Hace un tiempo escribí en esta columna que cuando Juan D. Perón estableció las vacaciones pagas en 1945 fue denunciado con furia “por los empresarios y por los indignados políticos serios de aquella época, quienes consideraron que pagarle a los empleados por ir a la playa era una fantasía que nos llevaría a la ruina”. No fue el único, unos años antes, en 1936, el socialista León Blum, líder del Frente Popular y presidente de Francia, había generado un odio similar entre los analistas serios y los empresarios al establecer esas mismas vacaciones insostenibles. Aquellas eran decisiones demagógicas que atentaban contra los parámetros naturales que requiere una economía seria.
Hace unos días, Sergio Berensztein, consultor político serio y entusiasta panelista del programa televisivo Animales Sueltos, opinó en referencia al nivel de empleo durante la larga noche kirchnerista: "La gente tenía laburo pero no sabía que ese laburo era artificial". Es una afirmación asombrosa aún para los estándares generosos a los que nos tiene habituados Cambiemos, ese eficaz anabólico de ideas zombie y delirios reaccionarios. Por un lado asombra que el conocido politólogo crea en la existencia de un sellito IVESS o una especie de ISO 9001 que establecería el grado de pureza natural de centenares de miles de empleos a lo largo de una década, y por el otro, azora que considere que una actividad humana esencial como el trabajo pueda estar exenta de artificio.
Nuestros analistas serios no suelen denunciar a tal corporación por haber logrado que el Estado- es decir, todos nosotros- se haga cargo de sus pasivos, de forma artificial. Al contrario, suelen saludar lo que consideran una benéfica “inyección de liquidez en el sistema”. Tampoco denuncian los artificios de otros países que protegen su producción agrícola o industrial con todo tipo de subsidios cruzados, protecciones aduaneras o normas de calidad hechas a medida. Como ocurre con nuestros liberales declamativos, nuestros analistas serios defienden con ahínco cualquier proteccionismo en la medida que sea foráneo.

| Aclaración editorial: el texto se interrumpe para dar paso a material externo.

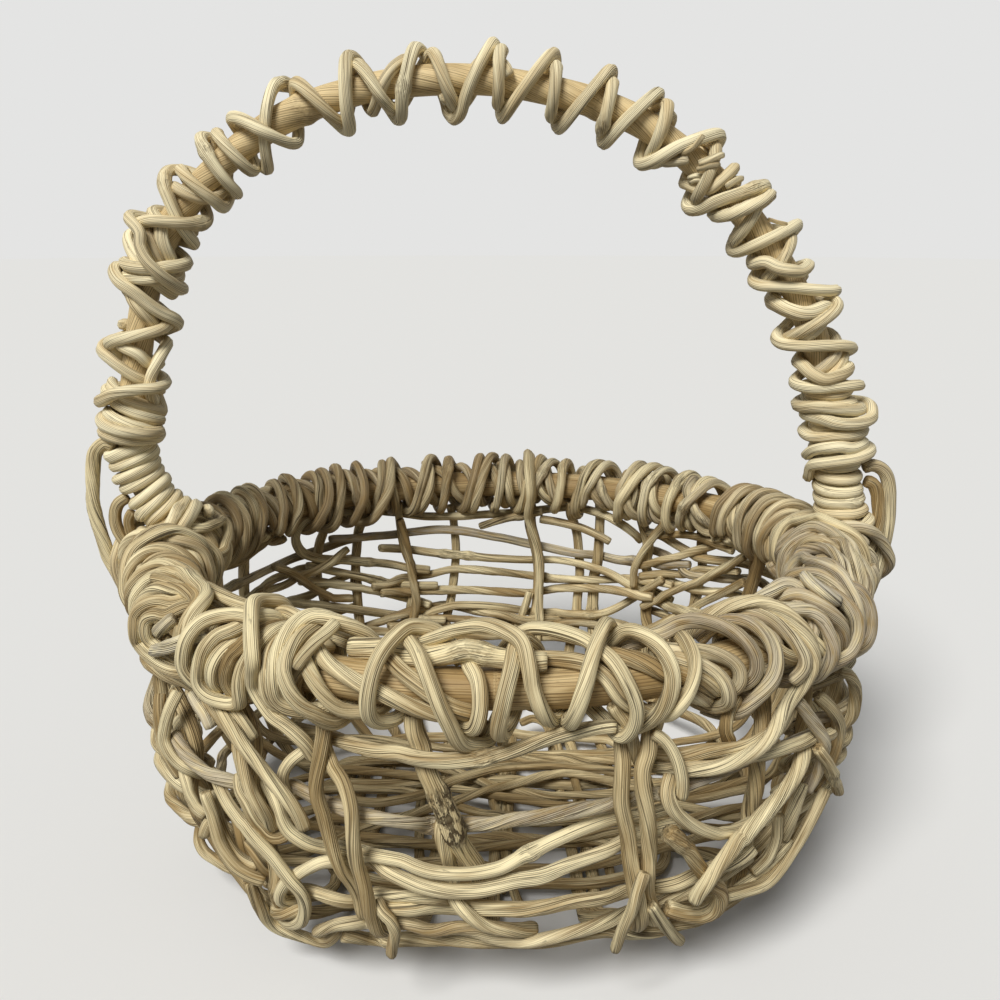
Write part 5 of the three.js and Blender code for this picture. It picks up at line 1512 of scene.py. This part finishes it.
def buildPiece(name, members, material, nodes):
    verts, place, knots, cuts, quads, triangles = zip(*[sweepStrand(s) for s in members])
    base = np.cumsum([0] + [len(v) for v in verts])
    quads = np.vstack([q + b for q, b in zip(quads, base)])
    triangles = np.vstack([t + b for t, b in zip(triangles, base)])
    sizes = np.concatenate([np.full(len(quads), 4), np.full(len(triangles), 3)])
    corners = np.concatenate([quads.ravel(), triangles.ravel()]).astype(np.int32)
    mesh = bpy.data.meshes.new(name)
    mesh.vertices.add(base[-1])
    mesh.vertices.foreach_set("co", (np.vstack(verts) * mm).astype(np.float32).ravel())
    mesh.loops.add(len(corners))
    mesh.loops.foreach_set("vertex_index", corners)
    mesh.polygons.add(len(sizes))
    mesh.polygons.foreach_set("loop_start", np.concatenate([[0], np.cumsum(sizes)[:-1]]).astype(np.int32))
    mesh.update(calc_edges=True)
    mesh.validate()
    values = {"knot": np.concatenate(knots), "cutEnd": np.concatenate(cuts)}
    for key in ("tone", "grey"):
        values[key] = np.concatenate([np.full(len(v), s[key]) for v, s in zip(verts, members)])
    for key, value in values.items():
        mesh.attributes.new(key, "FLOAT", "POINT").data.foreach_set("value", value.astype(np.float32))
    straight = mesh.attributes.new("straight", "FLOAT_VECTOR", "POINT")
    straight.data.foreach_set("vector", np.vstack(place).astype(np.float32).ravel())
    mesh.polygons.foreach_set("use_smooth", np.ones(len(sizes), bool))
    mesh.materials.append(material)
    piece = addObject(name, mesh)
    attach(piece, "root")
    if nodes:
        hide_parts(*nodes)


# Materials

def addNode(tree, kind, **settings):
    node = tree.nodes.new("ShaderNode" + kind)
    for key, value in settings.items():
        setattr(node, key, value)
    return node


def feed(tree, socket, value):
    # A socket is linked, or set where the value is a number or a colour
    if isinstance(value, tuple):
        socket.default_value = (*value, 1) if socket.type == "RGBA" else value
    elif isinstance(value, (int, float)):
        socket.default_value = value
    else:
        tree.links.new(value, socket)


def calculate(tree, operation, *values, clamp=False):
    node = addNode(tree, "Math", operation=operation, use_clamp=clamp)
    for socket, value in zip(node.inputs, values):
        feed(tree, socket, value)
    return node.outputs[0]


def mixColour(tree, share, a, b):
    node = addNode(tree, "Mix", data_type="RGBA")
    for socket, value in ((node.inputs[0], share), (node.inputs[6], a), (node.inputs[7], b)):
        feed(tree, socket, value)
    return node.outputs[2]


def ramp(tree, value, low, high, toLow=0.0, toHigh=1.0):
    node = addNode(tree, "MapRange", interpolation_type="SMOOTHSTEP")
    for socket, number in zip(node.inputs, (value, low, high, toLow, toHigh)):
        feed(tree, socket, number)
    return node.outputs[0]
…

Tampoco se indignan por el artificio de una acción, que por su simple posesión permite a su dueño recibir una renta, sin contraprestación alguna (un plan pero para ricos).
La idea del “empleo artificial” es otra de las tantas letanías reaccionarias. Como escribió un conocido bloguero sobre los ñoquis: “Por desgracia todos creemos tener un ñoquímetro perfecto para detectar los empleados cuyas tareas están infladas o son innecesarias y, sospechosamente, nunca están nuestros propios puestos entre ellos. El empleado que nos atiende en Movistar, quien después de horas nos dice que en realidad no puede hacer nada por nosotros, no se ve como un ñoqui. Un bancario de créditos a pymes que no ha colocado un crédito a pyme en meses o el que ordena las colas entre ventanillas diferentes de un banco privado tampoco se ve como ñoqui. Los ñoquis son siempre los otros y por eso son tan fáciles de detestar.”
Pero, sobre todo, el desprecio de la afirmación de Berensztein obvia lo esencial del trabajo, es decir, la virtud que aporta y que va mucho más allá de un cheque al final de la quincena: “es lo que le permite al empleado levantarse a la mañana con algo para hacer, que su mujer lo despida en la puerta, le dé la lunchera con su merienda, ir a una fábrica donde se pasa el día y volver a la noche, cansado, con derecho a contar como le fue en su día. Por último, para el hijo del trabajador, un trabajo es eso que le permite no quedarse mudo cuando en el colegio le preguntan: ‘¿Y tu papá, de qué trabaja?’”.
Como tantas otras letanías de nuestros bárbaros ilustrados, el trabajo como artificio apunta a consolidar una sociedad desigual, en dónde hay por un lado trabajos naturales- como el de los consultores políticos serios- y por el otro centenares de miles de empleados artificiales que llevan adelante tareas inútiles y que merecen, ellos y sus familias, padecer el desempleo natural. Es decir, quedarse en la calle y esperar la ayuda de los beneficiarios de artificios mucho mayores pero, al parecer, legítimos.
La pesada herencia kirchnerista nos hizo creer que hacia los países desarrollados se iba con las herramientas aplicadas por esos mismos países. Nuestros bárbaros ilustrados nos explican que, en realidad, es al contrario: para llegar a ser Francia debemos adoptar la presión fiscal, el gasto público, los sueldos y las leyes laborales de Burundi.
Como la curación por las gemas, es sólo cuestión de fe.